EXCERPTED RECORDS:
* * * *

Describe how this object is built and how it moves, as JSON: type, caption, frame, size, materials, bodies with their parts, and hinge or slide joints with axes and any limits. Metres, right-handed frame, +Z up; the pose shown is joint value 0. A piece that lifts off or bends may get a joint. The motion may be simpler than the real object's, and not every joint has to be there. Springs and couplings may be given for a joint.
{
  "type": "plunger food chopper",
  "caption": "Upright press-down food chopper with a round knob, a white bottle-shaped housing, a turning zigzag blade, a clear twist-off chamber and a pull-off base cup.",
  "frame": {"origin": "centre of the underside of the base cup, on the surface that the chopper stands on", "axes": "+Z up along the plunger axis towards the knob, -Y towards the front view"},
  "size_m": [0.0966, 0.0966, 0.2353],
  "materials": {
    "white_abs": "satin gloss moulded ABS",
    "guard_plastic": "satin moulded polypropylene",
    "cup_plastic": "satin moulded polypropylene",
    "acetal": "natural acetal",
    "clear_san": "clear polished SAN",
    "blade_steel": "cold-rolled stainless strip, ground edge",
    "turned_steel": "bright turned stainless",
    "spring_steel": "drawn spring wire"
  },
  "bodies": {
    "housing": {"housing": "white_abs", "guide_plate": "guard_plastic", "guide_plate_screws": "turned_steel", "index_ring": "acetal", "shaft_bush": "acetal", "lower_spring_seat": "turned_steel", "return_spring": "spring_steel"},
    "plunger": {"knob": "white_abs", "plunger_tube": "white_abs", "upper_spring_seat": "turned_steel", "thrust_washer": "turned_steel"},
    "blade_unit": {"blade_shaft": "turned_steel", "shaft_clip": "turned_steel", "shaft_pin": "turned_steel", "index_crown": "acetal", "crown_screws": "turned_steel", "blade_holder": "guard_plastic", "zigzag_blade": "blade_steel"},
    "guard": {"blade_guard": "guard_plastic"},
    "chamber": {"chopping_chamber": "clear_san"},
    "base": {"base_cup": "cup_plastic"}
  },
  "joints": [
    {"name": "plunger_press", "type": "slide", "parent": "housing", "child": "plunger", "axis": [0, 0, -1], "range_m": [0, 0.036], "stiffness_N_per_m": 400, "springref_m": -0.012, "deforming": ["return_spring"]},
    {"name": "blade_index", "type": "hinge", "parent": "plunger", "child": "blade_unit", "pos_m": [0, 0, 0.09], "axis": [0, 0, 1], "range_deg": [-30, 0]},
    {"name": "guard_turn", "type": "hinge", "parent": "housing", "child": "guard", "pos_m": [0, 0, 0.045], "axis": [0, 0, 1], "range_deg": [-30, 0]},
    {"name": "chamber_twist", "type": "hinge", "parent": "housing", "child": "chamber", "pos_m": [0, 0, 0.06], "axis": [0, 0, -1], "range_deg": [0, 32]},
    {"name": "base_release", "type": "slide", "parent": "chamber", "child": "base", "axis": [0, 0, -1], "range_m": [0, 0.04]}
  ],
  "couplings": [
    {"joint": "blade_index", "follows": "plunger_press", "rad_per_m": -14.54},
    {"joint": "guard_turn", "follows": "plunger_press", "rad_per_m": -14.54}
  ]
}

* * * *

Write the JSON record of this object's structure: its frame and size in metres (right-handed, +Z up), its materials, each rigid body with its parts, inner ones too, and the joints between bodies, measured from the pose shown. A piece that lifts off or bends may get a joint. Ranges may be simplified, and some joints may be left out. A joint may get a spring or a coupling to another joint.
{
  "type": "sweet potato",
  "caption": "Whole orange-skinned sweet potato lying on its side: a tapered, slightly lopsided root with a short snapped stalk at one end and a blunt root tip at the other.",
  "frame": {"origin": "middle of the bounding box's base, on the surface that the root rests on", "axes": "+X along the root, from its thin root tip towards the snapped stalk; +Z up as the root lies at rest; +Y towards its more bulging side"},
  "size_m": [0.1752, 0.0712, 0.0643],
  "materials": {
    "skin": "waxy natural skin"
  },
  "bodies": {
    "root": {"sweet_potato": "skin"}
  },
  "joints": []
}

* * * *

TASK INSTRUCTIONS:
Show all lines from the listing above in which "materials" appears.

FINAL RESULT:
Describe how this object is built and how it moves, as JSON: type, caption, frame, size, materials, bodies with their parts, and hinge or slide joints with axes and any limits. Metres, right-handed frame, +Z up; the pose shown is joint value 0. A piece that lifts off or bends may get a joint. The motion may be simpler than the real object's, and not every joint has to be there. Springs and couplings may be given for a joint.
  "materials": {
Write the JSON record of this object's structure: its frame and size in metres (right-handed, +Z up), its materials, each rigid body with its parts, inner ones too, and the joints between bodies, measured from the pose shown. A piece that lifts off or bends may get a joint. Ranges may be simplified, and some joints may be left out. A joint may get a spring or a coupling to another joint.
  "materials": {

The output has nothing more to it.